The project and the enumerated activities derive from the successes and lessons learnt from the implementation of Component 4: Support to Media of the European Union Support to Democratic Governance in Nigeria (EU-SDGN). Findings from previous evaluation reports on the project and the detailed reports on the specific activities shall guide the implementation. Also, the final report of the EU-EOM which identified gaps in media coverage and reportage of the 2019 elections will inform the design and implementation of the new action. Generally, it is considered important to build on some of the important foundations already laid, so that the media can contribute to the credibility of the electoral processes and elections through strengthened professionalism and enhanced inclusivity of election reporting, among others.
Expected Results (ER)
To achieve the objective of the action, the following results are expected:
Result 4.1: Professionalism of media practitioners, especially women is enhanced.
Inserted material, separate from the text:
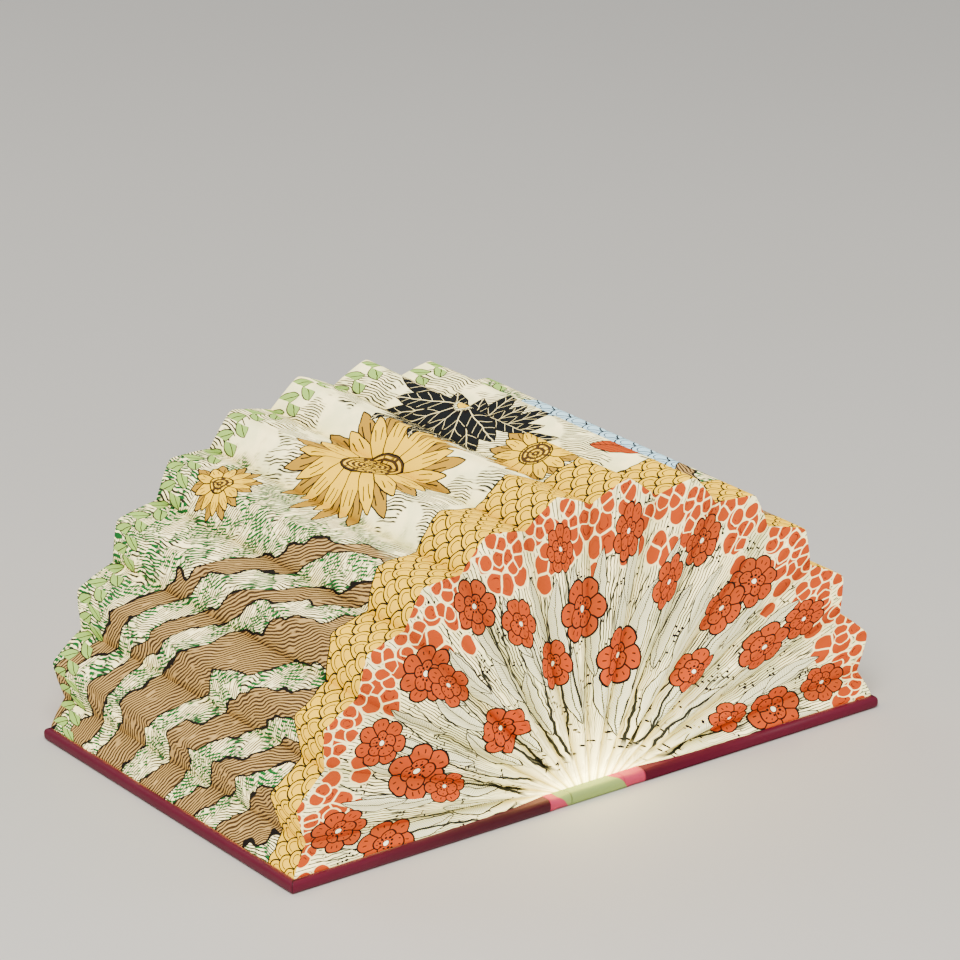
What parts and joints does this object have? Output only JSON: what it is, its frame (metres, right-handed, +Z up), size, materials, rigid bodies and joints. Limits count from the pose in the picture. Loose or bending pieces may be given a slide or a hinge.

Result 4.2: Media professional capacity to deal with electoral misinformation/disinformation strengthened.
Results 4.3: Media platforms ability to diversify, deepen the coverage of the electoral process and deliver civic and voter education is enhanced.
Result 4.4: Media awareness and use of FOI Act for increased accountability improved
Results 4.5: National Broadcasting Commission (NBC) is strengthened to perform its mandate.
Results 4.6: Media engagement in promoting women, youths and marginalized groups in politics is improved.
In order to achieve the expected results, the design of the project will include a series of activities in various locations across the country integrating lessons learnt from previous similar actions.